A 19-year-old wants to use a TAB betting account. The answer is generally yes, if the person meets TAB account rules and verification requirements, because TAB betting is 18+.
A 19-year-old wants to buy Lotto products. The answer is generally yes for 18+ Lotto NZ products, subject to product and channel rules.
A 19-year-old wants to access online casino gambling under the 2026 online framework. The minimum age rule is 18+, but the user still needs account verification and must use a properly authorised platform.
A 17-year-old tries to use another person’s gambling account. The answer is no. Using someone else’s account does not create eligibility and may cause account restriction, payment problems, and compliance issues.
Practical Conclusion for Casino Kingdom Readers
Legal gambling age in New Zealand depends on the gambling category. The most important distinction is 18 vs 20. Many gambling categories are 18+, but land-based casino gambling is 20+.

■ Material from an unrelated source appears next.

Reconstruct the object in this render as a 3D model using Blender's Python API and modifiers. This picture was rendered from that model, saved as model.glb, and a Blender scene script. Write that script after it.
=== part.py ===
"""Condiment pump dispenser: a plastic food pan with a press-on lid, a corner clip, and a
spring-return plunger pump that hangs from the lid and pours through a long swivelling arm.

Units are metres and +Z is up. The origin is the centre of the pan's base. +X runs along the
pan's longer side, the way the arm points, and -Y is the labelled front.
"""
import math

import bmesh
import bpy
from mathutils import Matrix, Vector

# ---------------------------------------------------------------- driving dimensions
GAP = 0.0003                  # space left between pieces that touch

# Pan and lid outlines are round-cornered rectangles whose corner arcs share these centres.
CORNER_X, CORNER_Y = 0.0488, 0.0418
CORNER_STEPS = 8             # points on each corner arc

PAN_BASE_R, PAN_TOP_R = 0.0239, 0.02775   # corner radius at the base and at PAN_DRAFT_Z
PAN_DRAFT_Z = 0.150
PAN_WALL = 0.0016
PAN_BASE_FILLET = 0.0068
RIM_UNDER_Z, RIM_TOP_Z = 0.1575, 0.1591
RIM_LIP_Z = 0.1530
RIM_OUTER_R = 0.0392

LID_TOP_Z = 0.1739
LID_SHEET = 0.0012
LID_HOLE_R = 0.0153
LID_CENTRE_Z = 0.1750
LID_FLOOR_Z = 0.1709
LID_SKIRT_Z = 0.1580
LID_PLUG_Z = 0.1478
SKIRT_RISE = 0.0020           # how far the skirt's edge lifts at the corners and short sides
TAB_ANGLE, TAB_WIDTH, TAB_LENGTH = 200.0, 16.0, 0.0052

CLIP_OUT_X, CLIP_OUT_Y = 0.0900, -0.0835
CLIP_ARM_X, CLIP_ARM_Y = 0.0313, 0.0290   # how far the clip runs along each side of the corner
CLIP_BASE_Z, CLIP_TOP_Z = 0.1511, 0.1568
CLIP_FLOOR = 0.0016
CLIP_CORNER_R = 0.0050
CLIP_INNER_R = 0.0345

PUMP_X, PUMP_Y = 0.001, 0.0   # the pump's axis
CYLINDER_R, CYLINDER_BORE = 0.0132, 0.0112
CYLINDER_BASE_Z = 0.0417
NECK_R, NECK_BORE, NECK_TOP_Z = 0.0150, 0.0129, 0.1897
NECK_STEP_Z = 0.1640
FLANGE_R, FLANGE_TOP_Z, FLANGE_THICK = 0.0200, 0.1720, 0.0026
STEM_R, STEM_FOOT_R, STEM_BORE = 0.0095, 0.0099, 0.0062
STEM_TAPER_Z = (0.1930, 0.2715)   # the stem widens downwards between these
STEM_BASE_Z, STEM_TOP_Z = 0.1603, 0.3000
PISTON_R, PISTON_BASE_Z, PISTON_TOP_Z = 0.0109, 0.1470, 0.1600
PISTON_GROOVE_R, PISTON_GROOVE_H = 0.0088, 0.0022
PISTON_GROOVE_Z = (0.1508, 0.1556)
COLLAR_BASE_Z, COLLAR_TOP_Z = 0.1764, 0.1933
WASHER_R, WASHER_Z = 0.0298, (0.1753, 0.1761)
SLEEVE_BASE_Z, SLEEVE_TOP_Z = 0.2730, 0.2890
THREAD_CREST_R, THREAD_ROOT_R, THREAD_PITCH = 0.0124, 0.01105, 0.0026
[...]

Online casino gambling under the 2026 framework is 18+, but that does not mean all casino gambling is 18+. Physical casino venues still use the 20+ rule. Class 4 gambling, TAB betting, and Lotto products sit in the 18+ category.
The safest way to read any gambling-age claim is to ask three questions: what product is involved, where is it accessed, and what age rule applies to that product? Once those answers are clear, the 18 vs 20 difference becomes easier to understand.
Final Answer
The legal gambling age in New Zealand is not one number for every product. Land-based casino gambling is 20+. Class 4 gambling, TAB betting, Lotto NZ products, and online casino gambling under the 2026 framework are generally 18+.
For Casino Kingdom readers, the rule is: check the product before assuming the age. 18 may be enough for some gambling categories, but it is not enough for a physical casino. 20 meets the higher casino threshold, but identity, account, venue, and responsible-gambling rules still apply.